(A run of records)
※

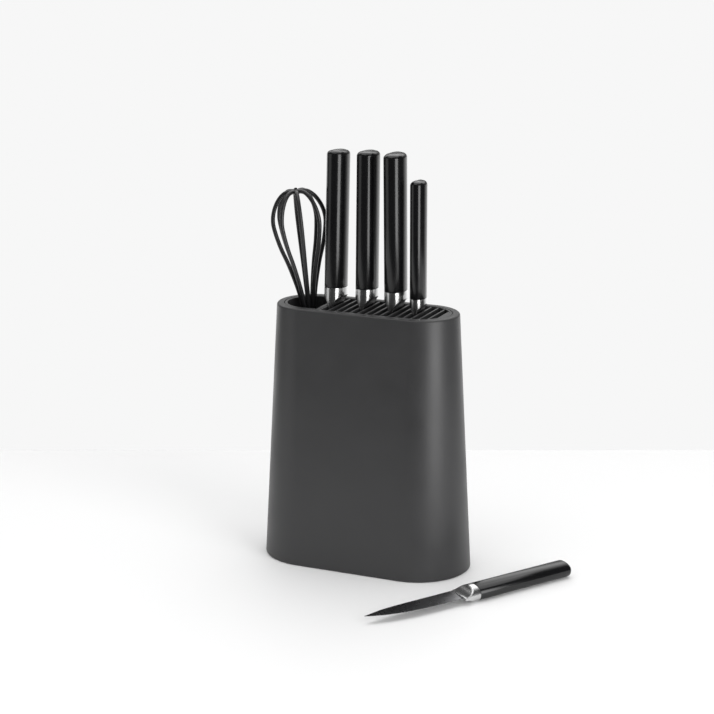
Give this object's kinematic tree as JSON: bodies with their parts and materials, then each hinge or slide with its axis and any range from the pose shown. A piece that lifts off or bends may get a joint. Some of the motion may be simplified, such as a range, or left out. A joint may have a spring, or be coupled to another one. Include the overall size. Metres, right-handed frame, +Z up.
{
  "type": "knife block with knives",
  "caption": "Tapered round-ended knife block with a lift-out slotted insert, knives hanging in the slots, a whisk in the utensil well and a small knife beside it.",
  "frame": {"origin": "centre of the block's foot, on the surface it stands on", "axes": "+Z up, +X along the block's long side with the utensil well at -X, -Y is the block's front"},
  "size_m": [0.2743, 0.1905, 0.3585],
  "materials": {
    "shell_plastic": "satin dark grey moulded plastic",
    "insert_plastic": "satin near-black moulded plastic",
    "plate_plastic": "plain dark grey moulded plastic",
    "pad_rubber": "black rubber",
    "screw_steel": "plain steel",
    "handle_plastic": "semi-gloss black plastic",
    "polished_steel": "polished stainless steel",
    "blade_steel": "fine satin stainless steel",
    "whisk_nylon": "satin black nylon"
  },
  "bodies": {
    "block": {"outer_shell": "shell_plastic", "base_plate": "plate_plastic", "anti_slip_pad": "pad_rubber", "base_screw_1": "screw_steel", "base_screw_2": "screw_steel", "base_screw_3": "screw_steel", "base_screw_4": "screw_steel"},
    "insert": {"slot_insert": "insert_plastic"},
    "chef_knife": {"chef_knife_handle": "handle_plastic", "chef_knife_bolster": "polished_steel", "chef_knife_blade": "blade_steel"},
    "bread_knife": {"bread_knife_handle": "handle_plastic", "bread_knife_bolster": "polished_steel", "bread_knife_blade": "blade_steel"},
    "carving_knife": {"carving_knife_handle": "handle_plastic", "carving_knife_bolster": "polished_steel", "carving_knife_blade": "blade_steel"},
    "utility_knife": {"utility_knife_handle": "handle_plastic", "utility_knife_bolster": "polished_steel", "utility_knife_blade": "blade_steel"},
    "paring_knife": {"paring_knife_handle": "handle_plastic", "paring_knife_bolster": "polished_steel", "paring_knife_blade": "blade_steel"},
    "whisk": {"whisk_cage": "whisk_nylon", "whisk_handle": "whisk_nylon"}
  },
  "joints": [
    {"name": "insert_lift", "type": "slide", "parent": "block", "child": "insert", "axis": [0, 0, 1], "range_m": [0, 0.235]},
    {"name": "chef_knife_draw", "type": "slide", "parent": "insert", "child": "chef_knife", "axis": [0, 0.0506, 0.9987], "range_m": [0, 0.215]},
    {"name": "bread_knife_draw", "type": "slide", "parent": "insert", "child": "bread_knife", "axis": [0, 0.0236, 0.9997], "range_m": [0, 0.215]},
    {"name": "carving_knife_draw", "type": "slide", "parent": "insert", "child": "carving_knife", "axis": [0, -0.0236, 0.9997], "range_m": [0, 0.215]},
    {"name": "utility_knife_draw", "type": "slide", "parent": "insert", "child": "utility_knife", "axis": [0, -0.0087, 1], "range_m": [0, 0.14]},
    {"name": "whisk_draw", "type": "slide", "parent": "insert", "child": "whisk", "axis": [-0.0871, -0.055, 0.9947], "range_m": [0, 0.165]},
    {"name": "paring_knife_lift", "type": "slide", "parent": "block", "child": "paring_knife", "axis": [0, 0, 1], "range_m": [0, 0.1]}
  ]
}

※

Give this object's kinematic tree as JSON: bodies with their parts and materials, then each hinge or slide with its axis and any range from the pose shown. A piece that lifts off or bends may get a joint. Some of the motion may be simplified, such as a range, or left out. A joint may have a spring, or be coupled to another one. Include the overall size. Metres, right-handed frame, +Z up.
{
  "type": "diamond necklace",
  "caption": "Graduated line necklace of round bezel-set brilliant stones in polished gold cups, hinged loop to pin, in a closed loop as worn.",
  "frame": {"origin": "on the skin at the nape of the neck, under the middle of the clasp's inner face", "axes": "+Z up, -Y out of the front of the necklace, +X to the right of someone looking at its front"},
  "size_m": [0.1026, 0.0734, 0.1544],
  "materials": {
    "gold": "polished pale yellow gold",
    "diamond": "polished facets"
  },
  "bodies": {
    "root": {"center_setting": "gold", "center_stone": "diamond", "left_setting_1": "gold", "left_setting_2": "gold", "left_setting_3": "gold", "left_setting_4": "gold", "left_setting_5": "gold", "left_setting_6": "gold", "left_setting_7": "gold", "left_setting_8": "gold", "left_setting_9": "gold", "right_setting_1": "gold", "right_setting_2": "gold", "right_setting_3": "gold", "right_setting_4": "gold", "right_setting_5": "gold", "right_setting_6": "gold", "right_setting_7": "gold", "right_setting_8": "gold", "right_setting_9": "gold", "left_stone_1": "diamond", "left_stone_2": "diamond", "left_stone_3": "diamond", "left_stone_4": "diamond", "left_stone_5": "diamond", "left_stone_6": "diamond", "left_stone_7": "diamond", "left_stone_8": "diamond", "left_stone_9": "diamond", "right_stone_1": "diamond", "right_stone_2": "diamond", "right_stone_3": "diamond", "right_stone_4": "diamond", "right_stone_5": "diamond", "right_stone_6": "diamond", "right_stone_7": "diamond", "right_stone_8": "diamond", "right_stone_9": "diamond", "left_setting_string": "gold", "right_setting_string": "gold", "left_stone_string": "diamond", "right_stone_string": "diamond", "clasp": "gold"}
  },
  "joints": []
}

※

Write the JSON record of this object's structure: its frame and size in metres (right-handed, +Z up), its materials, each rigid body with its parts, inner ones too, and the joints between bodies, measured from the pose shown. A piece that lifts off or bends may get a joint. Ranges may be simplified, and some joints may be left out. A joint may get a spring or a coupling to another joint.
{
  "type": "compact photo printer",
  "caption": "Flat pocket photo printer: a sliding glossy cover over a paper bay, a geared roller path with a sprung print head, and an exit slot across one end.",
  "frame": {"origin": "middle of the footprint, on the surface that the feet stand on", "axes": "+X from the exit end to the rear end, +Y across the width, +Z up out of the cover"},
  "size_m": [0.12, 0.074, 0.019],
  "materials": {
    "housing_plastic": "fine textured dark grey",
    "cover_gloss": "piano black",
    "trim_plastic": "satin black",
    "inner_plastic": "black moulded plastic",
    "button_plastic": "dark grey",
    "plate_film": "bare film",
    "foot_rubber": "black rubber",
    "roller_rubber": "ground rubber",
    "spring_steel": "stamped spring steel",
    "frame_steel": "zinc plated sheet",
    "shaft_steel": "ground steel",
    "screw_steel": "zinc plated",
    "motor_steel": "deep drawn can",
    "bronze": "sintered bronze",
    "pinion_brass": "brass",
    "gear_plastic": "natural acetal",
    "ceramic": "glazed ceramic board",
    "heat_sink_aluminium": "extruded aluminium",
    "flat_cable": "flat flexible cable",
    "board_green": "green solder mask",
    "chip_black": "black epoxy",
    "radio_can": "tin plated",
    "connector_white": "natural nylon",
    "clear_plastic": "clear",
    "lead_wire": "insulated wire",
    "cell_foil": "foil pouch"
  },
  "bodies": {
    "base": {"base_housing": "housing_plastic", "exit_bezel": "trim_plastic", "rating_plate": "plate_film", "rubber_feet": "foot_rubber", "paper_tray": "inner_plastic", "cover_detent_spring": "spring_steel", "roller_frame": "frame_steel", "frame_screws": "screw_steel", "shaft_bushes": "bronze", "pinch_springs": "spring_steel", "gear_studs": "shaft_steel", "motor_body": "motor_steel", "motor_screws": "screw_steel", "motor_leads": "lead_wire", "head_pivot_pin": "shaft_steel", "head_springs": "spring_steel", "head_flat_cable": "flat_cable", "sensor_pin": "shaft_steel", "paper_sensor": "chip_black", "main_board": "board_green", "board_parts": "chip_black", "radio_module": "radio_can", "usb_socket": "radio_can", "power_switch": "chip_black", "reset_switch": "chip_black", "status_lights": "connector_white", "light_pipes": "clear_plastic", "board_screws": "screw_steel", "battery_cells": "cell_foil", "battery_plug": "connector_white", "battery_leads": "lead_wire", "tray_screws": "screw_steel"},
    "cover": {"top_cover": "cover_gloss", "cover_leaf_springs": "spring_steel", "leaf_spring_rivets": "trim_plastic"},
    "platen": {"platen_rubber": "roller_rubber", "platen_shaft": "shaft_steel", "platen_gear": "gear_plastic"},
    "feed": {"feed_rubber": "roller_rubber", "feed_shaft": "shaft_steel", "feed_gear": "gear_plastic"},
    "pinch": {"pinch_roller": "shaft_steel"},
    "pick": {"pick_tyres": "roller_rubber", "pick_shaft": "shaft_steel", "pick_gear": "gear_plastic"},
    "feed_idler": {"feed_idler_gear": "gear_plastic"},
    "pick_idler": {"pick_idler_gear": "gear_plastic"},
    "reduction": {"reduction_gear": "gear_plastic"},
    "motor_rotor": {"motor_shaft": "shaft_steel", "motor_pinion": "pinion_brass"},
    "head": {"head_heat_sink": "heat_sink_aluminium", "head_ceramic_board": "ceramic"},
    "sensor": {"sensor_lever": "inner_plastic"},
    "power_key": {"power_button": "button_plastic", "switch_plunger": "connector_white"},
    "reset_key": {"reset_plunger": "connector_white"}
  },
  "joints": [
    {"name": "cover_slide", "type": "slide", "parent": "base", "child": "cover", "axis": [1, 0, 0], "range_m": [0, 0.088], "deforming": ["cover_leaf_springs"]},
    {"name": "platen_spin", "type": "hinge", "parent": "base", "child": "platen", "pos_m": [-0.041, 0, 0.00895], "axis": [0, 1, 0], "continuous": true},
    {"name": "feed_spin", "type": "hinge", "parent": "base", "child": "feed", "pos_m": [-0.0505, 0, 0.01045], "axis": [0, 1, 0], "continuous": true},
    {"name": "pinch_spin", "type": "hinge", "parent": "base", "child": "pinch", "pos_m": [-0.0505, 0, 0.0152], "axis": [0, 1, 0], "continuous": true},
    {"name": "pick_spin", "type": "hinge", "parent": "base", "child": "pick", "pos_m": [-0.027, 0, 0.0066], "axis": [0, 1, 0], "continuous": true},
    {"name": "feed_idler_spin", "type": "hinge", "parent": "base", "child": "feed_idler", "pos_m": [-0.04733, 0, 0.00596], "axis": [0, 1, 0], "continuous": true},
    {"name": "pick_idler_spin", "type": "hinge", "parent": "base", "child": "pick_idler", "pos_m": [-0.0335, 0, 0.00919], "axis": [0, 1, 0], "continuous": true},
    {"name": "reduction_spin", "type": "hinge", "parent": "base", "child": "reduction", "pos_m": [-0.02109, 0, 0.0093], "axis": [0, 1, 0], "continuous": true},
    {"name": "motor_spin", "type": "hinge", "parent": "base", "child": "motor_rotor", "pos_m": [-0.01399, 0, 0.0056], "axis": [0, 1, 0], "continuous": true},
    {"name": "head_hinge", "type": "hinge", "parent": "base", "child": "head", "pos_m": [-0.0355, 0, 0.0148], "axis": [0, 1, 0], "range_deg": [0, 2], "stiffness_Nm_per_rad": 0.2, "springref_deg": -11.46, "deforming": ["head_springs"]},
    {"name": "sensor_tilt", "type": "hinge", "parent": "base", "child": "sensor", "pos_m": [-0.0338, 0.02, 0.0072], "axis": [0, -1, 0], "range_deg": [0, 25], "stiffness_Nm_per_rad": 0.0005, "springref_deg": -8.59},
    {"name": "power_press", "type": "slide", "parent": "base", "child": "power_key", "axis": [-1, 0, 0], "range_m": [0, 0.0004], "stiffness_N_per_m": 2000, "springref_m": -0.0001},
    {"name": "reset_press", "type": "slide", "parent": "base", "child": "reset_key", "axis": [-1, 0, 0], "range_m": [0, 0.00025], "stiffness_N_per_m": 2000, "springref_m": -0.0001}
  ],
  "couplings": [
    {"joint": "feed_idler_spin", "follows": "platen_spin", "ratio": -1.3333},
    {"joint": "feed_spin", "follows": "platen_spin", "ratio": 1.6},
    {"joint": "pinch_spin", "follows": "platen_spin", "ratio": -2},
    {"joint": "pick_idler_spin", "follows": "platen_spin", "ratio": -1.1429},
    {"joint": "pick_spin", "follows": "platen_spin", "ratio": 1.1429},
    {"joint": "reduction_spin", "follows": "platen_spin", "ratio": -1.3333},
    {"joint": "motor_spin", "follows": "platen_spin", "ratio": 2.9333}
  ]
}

※

- TASK GOAL -
Pick out and copy every line that contains the word "joints".

- TASK ANSWER -
  "joints": [
  "joints": []
Write the JSON record of this object's structure: its frame and size in metres (right-handed, +Z up), its materials, each rigid body with its parts, inner ones too, and the joints between bodies, measured from the pose shown. A piece that lifts off or bends may get a joint. Ranges may be simplified, and some joints may be left out. A joint may get a spring or a coupling to another joint.
  "joints": [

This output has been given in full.